Italy calls for suspension of carbon price in major attack on EU climate policy

POLITICO - Thursday, February 26, 2026

BRUSSELS — Italy is pushing to suspend the European Union’s most important climate policy until it undergoes a “deep revision,” arguing the carbon market has become a burden on European industry.

The move is an extraordinary attack on the EU Emissions Trading System (ETS) and suggests the consensus that has made the bloc among the world’s most climate-friendly jurisdictions is fraying. Other countries have also signaled waning support for the carbon price in recent weeks, but Italy’s position is the biggest assault yet from one of Europe’s biggest economies.

Speaking at the Competitiveness Council in Brussels on Thursday, Minister for Enterprises Adolfo Urso said the ETS, “as currently designed, represents an additional tax on European companies,” raising costs and undermining competitiveness.

Rome, he said, will formally ask the European Commission to pause the system until changes are made to emissions benchmarks and allowance allocation rules, including delaying the phase-out of free allowances.

Urso also called for the introduction of a stable support mechanism for exporting companies, arguing that this element was not fully defined in the recent reform of the Carbon Border Adjustment Mechanism (CBAM). He stressed that the ETS and CBAM must be aligned and geared toward protecting Europe’s industrial base.

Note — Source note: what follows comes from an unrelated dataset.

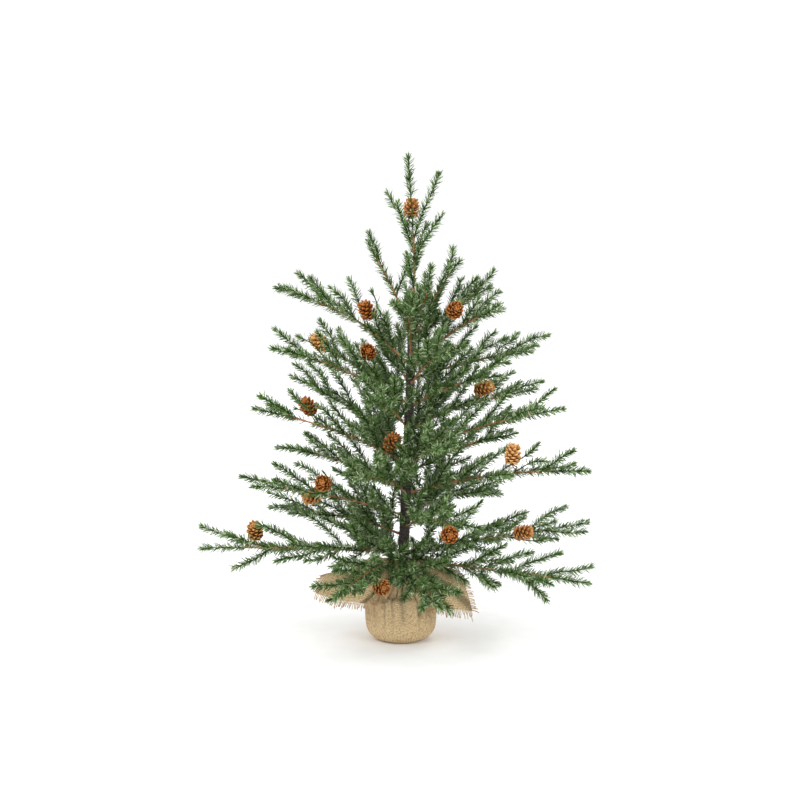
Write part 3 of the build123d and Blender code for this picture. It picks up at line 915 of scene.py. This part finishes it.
def make_cone(number, carrier, centre, direction, pale, wires):
    """An open pine cone: scales in a golden-angle spiral round a core, closing towards its tip."""
    rng = np.random.default_rng(500 + number)
    pile = Pile("edge", "shade", "pale")
    core_z = np.linspace(0, 1, 14)
    core_line = np.stack([0 * core_z, 0 * core_z, -CONE_LENGTH * 0.46 + core_z * CONE_LENGTH * 0.86], axis=1)
    core_radius = CONE_CORE * np.sin(pi * (0.14 + 0.78 * core_z)) ** 0.7
    verts, faces = tube(core_line, np.tile([0.0, 0.0, 1.0], (14, 1)), core_radius, 12)
    # the core, deep among the scales, gets the darkest painted shade
    pile.put(verts, faces, edge=0.0, shade=0.0, pale=pale)
    for k in range(CONE_SCALES):
        f = k / (CONE_SCALES - 1)
        rise = radians(2 + 74 * f ** 1.25)
        height = -CONE_LENGTH / 2 + 2.2 + f * (CONE_LENGTH - 9.0)
        belly = CONE_RADIUS * sin(pi * (0.24 + 0.68 * f)) ** 0.75
        reach = min(belly / cos(rise), (CONE_LENGTH / 2 - height) / max(sin(rise), 0.05))
        reach *= rng.uniform(0.95, 1.04)
        verts, faces, edge = cone_scale(reach, SCALE_WIDTH * (1 - 0.42 * f) * rng.uniform(0.92, 1.08))
        turn = k * GOLDEN_ANGLE + rng.normal(0, 0.05)
        out = verts[:, 0] * cos(rise) - verts[:, 2] * sin(rise)
        up = verts[:, 0] * sin(rise) + verts[:, 2] * cos(rise) + height
        x = out * cos(turn) - verts[:, 1] * sin(turn)
        y = out * sin(turn) + verts[:, 1] * cos(turn)
        pile.put(np.stack([x, y, up], axis=1), faces, edge=edge, shade=rng.uniform(0, 1), pale=pale)
    axis = unit(np.array(direction, dtype=float))
    side = unit(np.cross(axis, [0.0, 0.0, 1.0] if abs(axis[2]) < 0.95 else [0.0, 1.0, 0.0]))
    turned = np.stack([side, np.cross(axis, side), axis], axis=0)
    for k, verts in enumerate(pile.verts):
        pile.verts[k] = verts @ turned + np.array(centre, dtype=float)
    base = np.array(centre, dtype=float) - axis * (CONE_LENGTH / 2 - 2.0)
    held = wires[np.argmin(np.linalg.norm(wires - base, axis=1))]
    middle = (base + held) / 2 - axis * 1.5
    line, tangents, _ = along_line(curved((held, middle, base)), 1.0)
    verts, faces = tube(line, tangents, PICK_RADIUS, 8)
    pile.put(verts, faces, edge=0.35, shade=0.3, pale=0.2)
    body = "top_leader_body" if carrier == "leader" else carrier
    cone = pile.piece(f"pine_cone_{number:02d}", CONE, body, "cone_scales")
    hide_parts(f"cone_{number:02d}")


def wire_points(carrier):
    """Points along every wire of a branch, for its cones to be tied to."""
    if carrier == "leader":
        lines = [along_line(line, 2.0)[0] for line in leader_lines()]
    else:
        number = [row[0] for row in BRANCHES].index(carrier)
        row = BRANCHES[number]
        curve = branch_curve(row)
        lines = [np.array([bezier(curve, t) for t in np.linspace(0.05, 1, 60)])]
        lines += [along_line(curved(sprig), 2.0)[0] for sprig in branch_sprigs(row, number)]
    return np.vstack(lines)


# ---------- burlap


def smoothed(values, width, wrap=False):
    """The same numbers, averaged over a bell of this many samples."""
    reach = int(3 * width)
    bell = np.exp(-0.5 * (np.arange(-reach, reach + 1) / width) ** 2)
    padded = np.pad(values, reach, mode="wrap" if wrap else "edge")
    return np.convolve(padded, bell / bell.sum(), mode="valid")


def drum_profile():
    """Radius and height of the cloth by its distance from the middle, up to the end of the neck."""
    at = np.arange(0, NECK_END + 0.5, 0.5)
    flat = BASE_RADIUS - BASE_ROUNDING
    arc_end = flat + BASE_ROUNDING * pi / 2
    side_end = arc_end + SHOULDER - BASE_ROUNDING
    turn = np.clip((at - flat) / BASE_ROUNDING, 0, pi / 2)
    radius = np.where(at < flat, at, flat + BASE_ROUNDING * np.sin(turn))
    height = BASE_ROUNDING * (1 - np.cos(turn)) + np.clip(at - arc_end, 0, SHOULDER - BASE_ROUNDING)
    share = np.clip((at - side_end) / (NECK_START - side_end), 0, 1)
    radius = radius + (NECK_RADIUS - 0.6 - BASE_RADIUS) * share
    height = height + (NECK_LOW - SHOULDER) * share + np.clip(at - NECK_START, 0, NECK_END - NECK_START)
    keep = at < flat + 4
    return at, np.where(keep, radius, smoothed(radius, 5)), np.where(keep, height, smoothed(height, 5))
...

“Chemicals, the industry of industries, is under pressure from high energy costs,” he said, warning that the ETS in its current form is “ineffective and harmful” because it erodes margins without providing sufficient safeguards against competitive distortions.

 “We need clear rules and reliable monitoring tools to prevent distortions along value chains. CBAM and ETS must become instruments that support industry, not factors that weaken its competitiveness,” he added.